* [GOAL] Write out all the data again, exactly as it stands.

* [DATASET CONTENT]

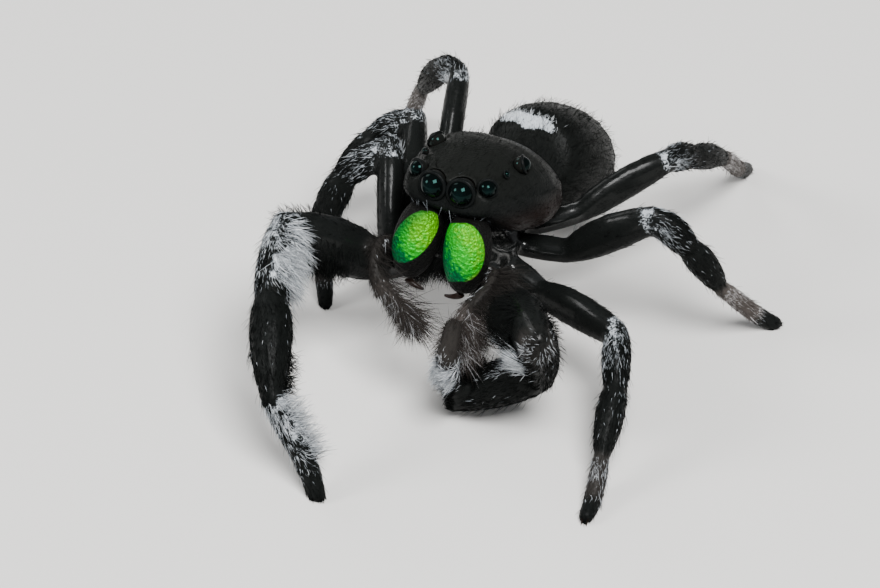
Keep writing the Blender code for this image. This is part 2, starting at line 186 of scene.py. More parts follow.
def skin_finish():
    """Grainy black skin, flecked white under pale hair, and glossy on the underside and on the femora."""
    finish = Finish("spider_skin", Specular_IOR_Level=0.04, Coat_Roughness=0.16)
    grain = finish.noise(0.05, 3.0, 0.6)
    flecks = (finish.noise(0.05, 3.0) + finish.attribute("pale") * 0.7).step(0.9, 1.15) * 0.9
    colour = marked(finish, finish.noise(0.4) * 0.5, flecks)
    finish.set(Base_Color=finish.mix(grain.step(0.55, 0.75) * 0.5, colour, OLIVE))
    gloss = finish.attribute("gloss")
    finish.set(Roughness=finish.noise(0.3) * 0.25 + 0.25 - gloss * 0.12, Coat_Weight=gloss * 0.8)
    finish.bump(finish.noise(0.06, 3.0, 0.6) + finish.cells(0.09) * 0.6, 0.012, 0.8)
    return finish.material


def coat_finish():
    """Hair in the colours of the markings, one colour to a hair, rougher where it is white."""
    finish = Finish("spider_coat", Specular_IOR_Level=0.008, Coat_Roughness=0.3)
    pale = finish.attribute("pale")
    finish.set(Coat_Weight=finish.attribute("gloss") * 0.3)
    finish.set(Base_Color=marked(finish, finish.attribute("tone"), pale), Roughness=pale * 0.2 + 0.4)
    return finish.material


def jaw_finish():
    """Metallic green scales: lime high and inwards, emerald low and outwards, as painted iridescent sheen
    from light on the right, with painted shade at the upper left, and black round the patch for dark hair and
    painted shade.
    """
    finish = Finish("jaw_green", Specular_IOR_Level=0.05)
    # Painted iridescent sheen: lime where the light from the right falls, emerald away from it.
    shift = finish.attribute("lime") + (finish.noise(0.12) - 0.5) * 0.9
    green = finish.mix(shift.step(0.05, 0.45), EMERALD, GREEN)
    green = finish.mix(shift.step(0.5, 1.0), green, LIME)
    green = finish.mix(finish.attribute("amber"), green, AMBER)
    # Painted shade on the upper left of each jaw.
    green = finish.mix(finish.attribute("shade"), green, JAW_SHADE_GREEN)
    # Black round the green patch, for dark hair and painted shade.
    edge = (finish.attribute("shown") + (finish.noise(0.15) - 0.5) * 0.2).step(0.3, 0.6)
    finish.set(Base_Color=finish.mix(edge, JAW_HAIR_AND_SHADE, green), Metallic=edge * 0.6)
    finish.set(Roughness=finish.noise(0.08) * 0.2 + 0.4)
    finish.bump(finish.cells(0.085) + finish.noise(0.05) * 0.8, 0.04)
    return finish.material


def eye_finish():
    """Black glass with a green glint, darker to its sides, and greyer where the collar grips it."""
    finish = Finish("eye_lens", Roughness=0.04, Specular_IOR_Level=0.08, Specular_Tint=LENS_TINT)
    rim = finish.attribute("rim")
    colour = finish.mix(rim.step(0.0, 0.55), LENS_BLACK, LENS_SIDE)
    finish.set(Base_Color=finish.mix(rim.step(0.8, 0.95), colour, LENS_FOOT))
    return finish.material


def fang_finish():
    """Dark horn, for the fangs and the claws."""
    finish = Finish("fang_horn", Roughness=0.3, Specular_IOR_Level=0.12)
    finish.set(Base_Color=finish.mix(finish.noise(0.3), HORN_BLACK, HORN_BROWN))
    return finish.material


# ---------------- places

TOUCHING = 0.12  # points of two nodes that are nearer than this lie at the cut between them
NEAR_TOUCHING = 0.15  # how much wider to look, past the nearest point, where too few lie so near
FOOT_END = 0.3  # length of a foot's end, whose middle is its tip
TOE_JOINT = (0.52, 0.8)  # shares of a foot between which its own joint lies
PITCH = math.radians(12)  # how far the head looks up
ABDOMEN_DROOP = math.radians(34)  # how far the abdomen hangs down behind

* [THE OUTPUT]
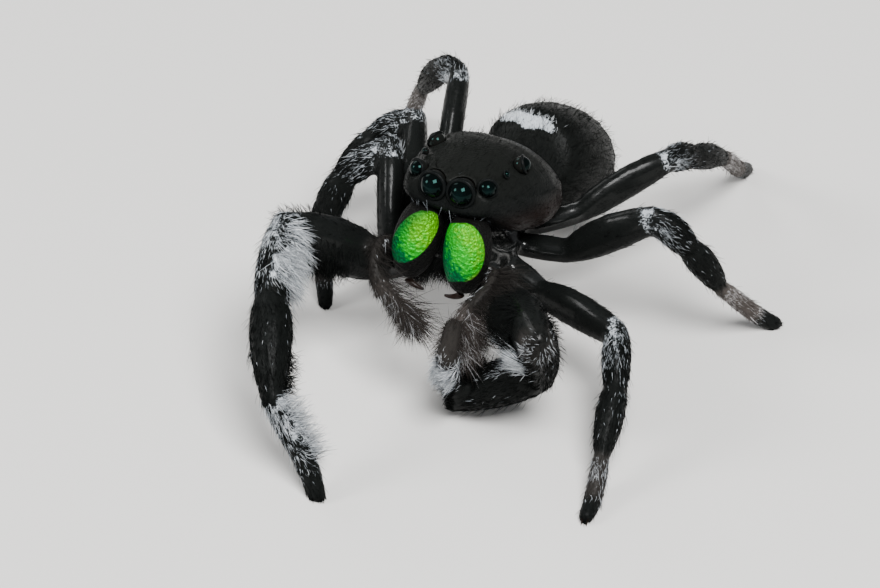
Keep writing the Blender code for this image. This is part 2, starting at line 186 of scene.py. More parts follow.
def skin_finish():
    """Grainy black skin, flecked white under pale hair, and glossy on the underside and on the femora."""
    finish = Finish("spider_skin", Specular_IOR_Level=0.04, Coat_Roughness=0.16)
    grain = finish.noise(0.05, 3.0, 0.6)
    flecks = (finish.noise(0.05, 3.0) + finish.attribute("pale") * 0.7).step(0.9, 1.15) * 0.9
    colour = marked(finish, finish.noise(0.4) * 0.5, flecks)
    finish.set(Base_Color=finish.mix(grain.step(0.55, 0.75) * 0.5, colour, OLIVE))
    gloss = finish.attribute("gloss")
    finish.set(Roughness=finish.noise(0.3) * 0.25 + 0.25 - gloss * 0.12, Coat_Weight=gloss * 0.8)
    finish.bump(finish.noise(0.06, 3.0, 0.6) + finish.cells(0.09) * 0.6, 0.012, 0.8)
    return finish.material


def coat_finish():
    """Hair in the colours of the markings, one colour to a hair, rougher where it is white."""
    finish = Finish("spider_coat", Specular_IOR_Level=0.008, Coat_Roughness=0.3)
    pale = finish.attribute("pale")
    finish.set(Coat_Weight=finish.attribute("gloss") * 0.3)
    finish.set(Base_Color=marked(finish, finish.attribute("tone"), pale), Roughness=pale * 0.2 + 0.4)
    return finish.material


def jaw_finish():
    """Metallic green scales: lime high and inwards, emerald low and outwards, as painted iridescent sheen
    from light on the right, with painted shade at the upper left, and black round the patch for dark hair and
    painted shade.
    """
    finish = Finish("jaw_green", Specular_IOR_Level=0.05)
    # Painted iridescent sheen: lime where the light from the right falls, emerald away from it.
    shift = finish.attribute("lime") + (finish.noise(0.12) - 0.5) * 0.9
    green = finish.mix(shift.step(0.05, 0.45), EMERALD, GREEN)
    green = finish.mix(shift.step(0.5, 1.0), green, LIME)
    green = finish.mix(finish.attribute("amber"), green, AMBER)
    # Painted shade on the upper left of each jaw.
    green = finish.mix(finish.attribute("shade"), green, JAW_SHADE_GREEN)
    # Black round the green patch, for dark hair and painted shade.
    edge = (finish.attribute("shown") + (finish.noise(0.15) - 0.5) * 0.2).step(0.3, 0.6)
    finish.set(Base_Color=finish.mix(edge, JAW_HAIR_AND_SHADE, green), Metallic=edge * 0.6)
    finish.set(Roughness=finish.noise(0.08) * 0.2 + 0.4)
    finish.bump(finish.cells(0.085) + finish.noise(0.05) * 0.8, 0.04)
    return finish.material


def eye_finish():
    """Black glass with a green glint, darker to its sides, and greyer where the collar grips it."""
    finish = Finish("eye_lens", Roughness=0.04, Specular_IOR_Level=0.08, Specular_Tint=LENS_TINT)
    rim = finish.attribute("rim")
    colour = finish.mix(rim.step(0.0, 0.55), LENS_BLACK, LENS_SIDE)
    finish.set(Base_Color=finish.mix(rim.step(0.8, 0.95), colour, LENS_FOOT))
    return finish.material


def fang_finish():
    """Dark horn, for the fangs and the claws."""
    finish = Finish("fang_horn", Roughness=0.3, Specular_IOR_Level=0.12)
    finish.set(Base_Color=finish.mix(finish.noise(0.3), HORN_BLACK, HORN_BROWN))
    return finish.material


# ---------------- places

TOUCHING = 0.12  # points of two nodes that are nearer than this lie at the cut between them
NEAR_TOUCHING = 0.15  # how much wider to look, past the nearest point, where too few lie so near
FOOT_END = 0.3  # length of a foot's end, whose middle is its tip
TOE_JOINT = (0.52, 0.8)  # shares of a foot between which its own joint lies
PITCH = math.radians(12)  # how far the head looks up
ABDOMEN_DROOP = math.radians(34)  # how far the abdomen hangs down behind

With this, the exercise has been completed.